Restos, desperdicios, escombreras y un tren minero, que también cruzó la ciudad de papel, con su cargamento de pizarras y piritas.

La formación trocó su configuración formal y en el orden de las cosas y las materias que le interesaban a Antón comenzaron a asomar los caballeros, más o menos andandantes, y algunas patrullas perdidas que llegaban de un frente de balas y casquillos, de parapetos y herrumbres.

La idea moral del artista, que no venía a cuento porque Antón detestaba las moralidades y se conformaba con materia estricta, ya muy perfilada entre el papel, el cartón, la madera, el hierro, el mármol, los cantos rodados y los de sirena, se ajustó a la metáfora del guardián de ruinas.

El artista guardaba lo que encontraba, los hallazgos impredecibles, lo que veía en las paredes o en las playas, pedazos, cachos, alambres y lo que las bolas de migas de pan le daban a entender cuandso se le escurrían por los agujeros de los bolsillos de los pantalones.

El artista modelaba y moldeaba migas de pan, seres abismales o de ultratumba, patrulleros, mesas y masas, arácnidos y bichos sin denominación de origen.

El guardián siempre cumplió en su garita, nadie tenía que transmitirle órdenes o mensajes.

La orden del día la dictaba su imaginación y sus sueños, ya de niño había sido sonámbulo y hasta había saldio de casa y sin despertar saludaba a la gente y tomaba apuntes del natural.

Nada que no sea la materia prima interesa al artista, su materia prima, la que en sus manos primigenias tuvo el tacto formal y la formalidad de los objetos imaginarios.
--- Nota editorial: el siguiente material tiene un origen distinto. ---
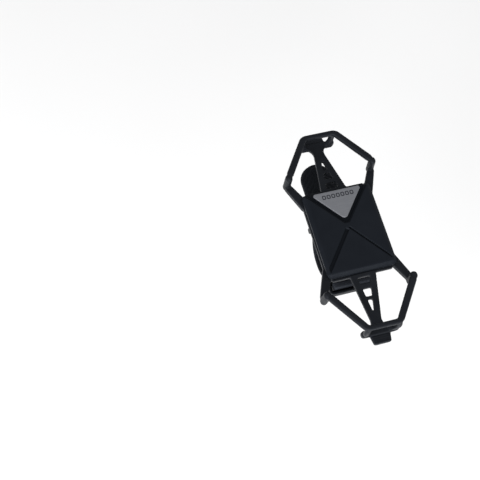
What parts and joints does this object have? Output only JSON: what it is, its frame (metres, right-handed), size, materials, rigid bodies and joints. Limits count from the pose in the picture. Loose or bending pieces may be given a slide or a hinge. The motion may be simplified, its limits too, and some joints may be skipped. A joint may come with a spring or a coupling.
{
  "type": "phone handlebar mount",
  "caption": "Bicycle phone holder: two stretching silicone loops on a hard cradle plate that swivels on a saddle strapped to the handlebar.",
  "frame": {"origin": "on the axis of the handlebar that the saddle grips, under the middle of the cradle plate", "axes": "+X along the handlebar, +Y towards the top of the phone, +Z out of the phone's screen"},
  "size_m": [0.0584, 0.1388, 0.056],
  "materials": {
    "silicone": "matte blue-black moulded silicone",
    "hard_plastic": "fine-grained satin nylon",
    "liner_rubber": "matte grip rubber",
    "badge_metal": "satin grey plate",
    "tape": "foam adhesive",
    "steel": "zinc-plated"
  },
  "bodies": {
    "bar_base": {"saddle_block": "hard_plastic", "saddle_liner": "liner_rubber", "bar_strap": "silicone", "pivot_screw": "steel", "pivot_nut": "steel", "cone_spring": "steel", "friction_washer": "hard_plastic", "detent_ball_left": "steel", "detent_ball_right": "steel", "detent_spring_left": "steel", "detent_spring_right": "steel"},
    "tail": {"strap_tail": "silicone"},
    "cradle": {"turntable_hub": "hard_plastic", "hub_screw_1": "steel", "hub_screw_2": "steel", "hub_screw_3": "steel", "core_plate": "hard_plastic", "cover_screw_1": "steel", "cover_screw_2": "steel", "cover_screw_3": "steel", "cover_screw_4": "steel", "carrier_sheet": "silicone", "front_cover": "hard_plastic", "badge": "badge_metal", "badge_tape": "tape"},
    "upper_loop": {"upper_loop_frame": "silicone", "upper_ladder_strap": "silicone", "upper_pull_tab": "silicone"},
    "lower_loop": {"lower_loop_frame": "silicone", "lower_ladder_strap": "silicone", "lower_pull_tab": "silicone"}
  },
  "joints": [
    {"name": "cradle_swivel", "type": "hinge", "parent": "bar_base", "child": "cradle", "pos_m": [0, 0, 0.0219], "axis": [0, 0, 1], "continuous": true},
    {"name": "upper_stretch", "type": "slide", "parent": "cradle", "child": "upper_loop", "axis": [0, 1, 0], "range_m": [0, 0.018], "stiffness_N_per_m": 250},
    {"name": "lower_stretch", "type": "slide", "parent": "cradle", "child": "lower_loop", "axis": [0, -1, 0], "range_m": [0, 0.018], "stiffness_N_per_m": 250},
    {"name": "tail_flex", "type": "hinge", "parent": "bar_base", "child": "tail", "pos_m": [0, 0.0282, 0.0109], "axis": [1, 0, 0], "range_deg": [-25, 20], "stiffness_Nm_per_rad": 0.02}
  ]
}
Cuando alguien le preguntaba que qué materia era esa, Antón ni corto ni perezoso respondía: la realidad primaria de la que están hechas las cosas y, en su segunda acepción: la realidad espacial y perceptible por los sentidos que, con la energía, constituye el mundo físico, y se quedaba tan pancho.

El artista nunca renegó del artesano.

Fue mucho más allá: hizo el aprendizaje de artesano, emuló las manos sagradas y ancestrales, moduló la materia desde esa sabiduría que está en el orden de las cosas, dejó que su mundo creador fluyera con la naturalidad de las invenciones naturales.